Наверное, уже нет в Ачхой-Мартане Ниночки Макаренко. Учительницы русского языка и литературы. Это она входила в класс после очередной бомбежки и бесстрашно спрашивала своих учеников: «Дети, вы ничего не хотите мне сказать?» Учительница готова была отвечать за все сама. Дети благородно молчали.
Я прожила у Нины две недели в 1996 году. Она была главным моим путеводителем по истории чеченского народа. Она любила в этом народе все, начиная с того, как строится дом, кончая передачей опыта от отца к сыну.
— Нет, ты посмотри, где здесь хоть одно дерево? Покажи мне дерево! - почти стонал от горя армянин Юра, с которым мы ехали в автобусе по Лачинскому коридору. Шел 1996 год.
Ехали мы в Нагорный Карабах.
Юра — мастеровой. Классный обувщик. Родился и вырос в Чечне. Все друзья детства и юности — в Чечне. Вынужден был покинуть Грозный в первые дни войны. К Еревану привыкнуть не может.
— Одни камни... Взгляни!
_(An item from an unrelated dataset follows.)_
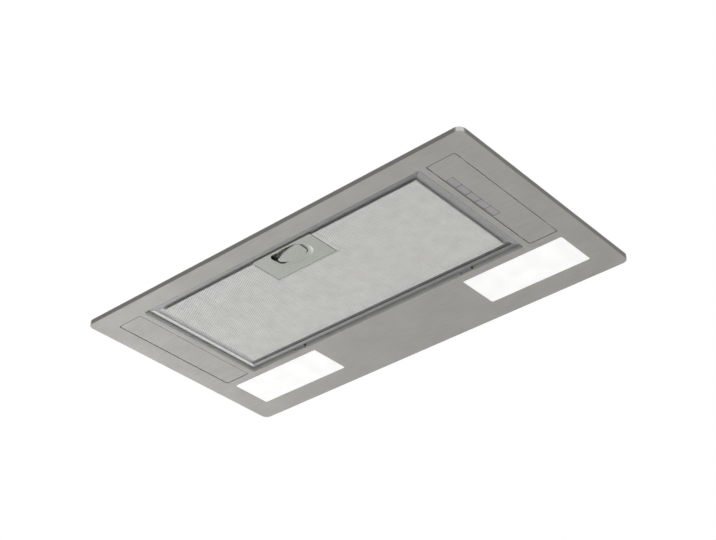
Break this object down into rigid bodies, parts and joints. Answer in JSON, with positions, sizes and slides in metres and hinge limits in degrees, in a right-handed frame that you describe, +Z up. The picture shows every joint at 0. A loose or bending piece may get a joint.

Ни клочка земли... земли... Знаешь, чего'я боюсь? Умру — меня похоронят в камнях. Представь, если воскресну, то как выберусь на поверхность? Никак не выберусь. Ты это можешь понять?
Юра уверен, что если бы умер в Грозном, то обязательно воскрес бы...
На прощание он посетовал: «Выхожу утром из дома, кругом одни армяне... Скажи, можно так жить?»
Имена. Фамилии. Судьбы. Чеченец Иса произносит тост «За возвращение в Чечню русских, евреев, армян, греков». Последняя фраза — почти платоновская: «Без них Чечня неполная».